§ **What is expected**
Your task is to return, exactly, the run of lines starting at the line holding "Write part 3" and ending at the line holding "hx, hy = BOX_X + HOLE_X, FRONT_Y + HOLE_Y", both ends included and no other lines.

---------------

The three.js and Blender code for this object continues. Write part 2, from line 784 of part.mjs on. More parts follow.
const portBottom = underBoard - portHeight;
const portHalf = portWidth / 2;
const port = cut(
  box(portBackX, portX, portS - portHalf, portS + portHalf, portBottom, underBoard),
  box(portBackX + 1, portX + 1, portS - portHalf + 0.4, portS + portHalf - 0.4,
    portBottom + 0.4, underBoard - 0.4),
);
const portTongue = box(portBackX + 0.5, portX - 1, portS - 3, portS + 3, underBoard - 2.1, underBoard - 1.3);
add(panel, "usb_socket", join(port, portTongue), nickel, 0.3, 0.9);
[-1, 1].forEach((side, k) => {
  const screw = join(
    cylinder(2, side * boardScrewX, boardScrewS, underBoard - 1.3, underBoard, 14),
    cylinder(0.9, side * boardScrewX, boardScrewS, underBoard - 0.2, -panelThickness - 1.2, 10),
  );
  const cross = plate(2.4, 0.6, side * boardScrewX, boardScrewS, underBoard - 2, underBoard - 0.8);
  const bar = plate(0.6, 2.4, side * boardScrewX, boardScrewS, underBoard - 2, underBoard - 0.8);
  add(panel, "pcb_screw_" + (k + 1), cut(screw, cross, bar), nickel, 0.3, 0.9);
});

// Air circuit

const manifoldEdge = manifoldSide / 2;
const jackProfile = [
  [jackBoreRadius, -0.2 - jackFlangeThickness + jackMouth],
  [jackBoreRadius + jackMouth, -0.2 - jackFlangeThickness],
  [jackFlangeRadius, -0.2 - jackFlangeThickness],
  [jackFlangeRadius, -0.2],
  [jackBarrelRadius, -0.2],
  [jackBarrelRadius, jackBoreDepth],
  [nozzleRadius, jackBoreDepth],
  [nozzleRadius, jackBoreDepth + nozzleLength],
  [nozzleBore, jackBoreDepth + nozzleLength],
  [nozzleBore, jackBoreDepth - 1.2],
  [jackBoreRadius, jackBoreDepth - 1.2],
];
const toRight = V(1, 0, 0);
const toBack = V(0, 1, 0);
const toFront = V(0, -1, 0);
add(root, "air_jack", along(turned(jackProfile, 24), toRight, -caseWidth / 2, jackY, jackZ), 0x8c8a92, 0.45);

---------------

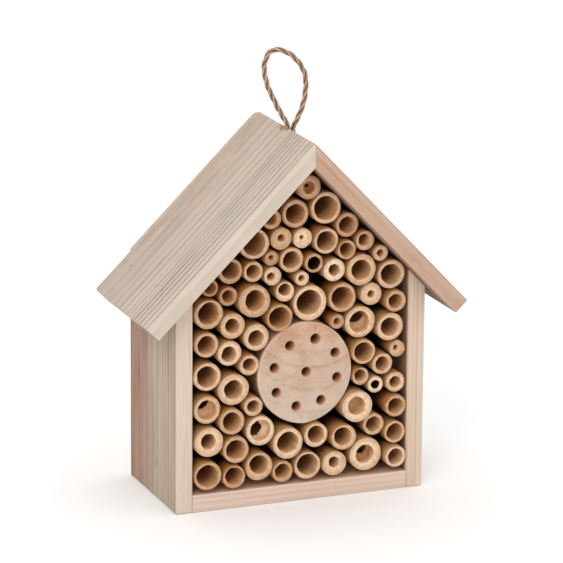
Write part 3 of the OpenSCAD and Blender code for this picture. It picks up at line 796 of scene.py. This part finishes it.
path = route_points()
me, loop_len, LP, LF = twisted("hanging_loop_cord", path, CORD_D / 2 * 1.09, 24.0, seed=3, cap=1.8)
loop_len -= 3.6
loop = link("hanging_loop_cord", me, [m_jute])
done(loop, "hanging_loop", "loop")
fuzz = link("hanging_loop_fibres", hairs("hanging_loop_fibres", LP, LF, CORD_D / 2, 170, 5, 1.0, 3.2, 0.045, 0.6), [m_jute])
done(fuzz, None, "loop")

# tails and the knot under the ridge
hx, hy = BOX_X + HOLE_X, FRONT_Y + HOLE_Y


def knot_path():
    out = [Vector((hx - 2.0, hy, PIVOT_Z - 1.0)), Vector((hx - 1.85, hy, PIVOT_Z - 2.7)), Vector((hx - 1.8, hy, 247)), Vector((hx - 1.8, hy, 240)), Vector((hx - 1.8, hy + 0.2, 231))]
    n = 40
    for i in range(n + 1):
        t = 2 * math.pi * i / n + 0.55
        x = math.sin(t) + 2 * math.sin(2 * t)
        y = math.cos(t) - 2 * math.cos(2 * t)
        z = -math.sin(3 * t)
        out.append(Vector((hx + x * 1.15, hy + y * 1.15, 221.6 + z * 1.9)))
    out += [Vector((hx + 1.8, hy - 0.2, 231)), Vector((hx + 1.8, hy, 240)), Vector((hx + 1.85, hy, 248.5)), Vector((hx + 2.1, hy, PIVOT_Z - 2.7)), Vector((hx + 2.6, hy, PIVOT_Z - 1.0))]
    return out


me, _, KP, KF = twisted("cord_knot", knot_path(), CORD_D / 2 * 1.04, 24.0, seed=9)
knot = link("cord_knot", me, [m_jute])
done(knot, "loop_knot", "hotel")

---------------

§ **Result below**
Write part 3 of the OpenSCAD and Blender code for this picture. It picks up at line 796 of scene.py. This part finishes it.
path = route_points()
me, loop_len, LP, LF = twisted("hanging_loop_cord", path, CORD_D / 2 * 1.09, 24.0, seed=3, cap=1.8)
loop_len -= 3.6
loop = link("hanging_loop_cord", me, [m_jute])
done(loop, "hanging_loop", "loop")
fuzz = link("hanging_loop_fibres", hairs("hanging_loop_fibres", LP, LF, CORD_D / 2, 170, 5, 1.0, 3.2, 0.045, 0.6), [m_jute])
done(fuzz, None, "loop")

# tails and the knot under the ridge
hx, hy = BOX_X + HOLE_X, FRONT_Y + HOLE_Y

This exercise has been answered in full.